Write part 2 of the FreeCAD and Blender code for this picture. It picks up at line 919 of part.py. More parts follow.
········
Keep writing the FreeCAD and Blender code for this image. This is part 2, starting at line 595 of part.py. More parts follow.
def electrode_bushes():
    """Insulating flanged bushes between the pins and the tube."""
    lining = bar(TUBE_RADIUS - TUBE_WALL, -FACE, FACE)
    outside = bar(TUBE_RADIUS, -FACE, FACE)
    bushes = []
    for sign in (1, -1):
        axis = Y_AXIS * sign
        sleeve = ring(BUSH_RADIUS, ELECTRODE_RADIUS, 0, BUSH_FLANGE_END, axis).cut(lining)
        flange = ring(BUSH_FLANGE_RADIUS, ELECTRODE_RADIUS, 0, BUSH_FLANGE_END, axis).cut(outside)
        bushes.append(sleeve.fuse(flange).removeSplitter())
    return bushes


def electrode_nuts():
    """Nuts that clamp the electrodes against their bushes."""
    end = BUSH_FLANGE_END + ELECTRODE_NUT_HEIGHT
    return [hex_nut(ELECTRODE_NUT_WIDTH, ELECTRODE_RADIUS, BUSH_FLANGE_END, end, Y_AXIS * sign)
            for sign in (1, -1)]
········
• _DESCRIPTION OF THE TASK_
Out of the material above, select every line that holds the string "FreeCAD".

• _SOLUTION FOR THIS EXERCISE_
Write part 2 of the FreeCAD and Blender code for this picture. It picks up at line 919 of part.py. More parts follow.
Keep writing the FreeCAD and Blender code for this image. This is part 2, starting at line 595 of part.py. More parts follow.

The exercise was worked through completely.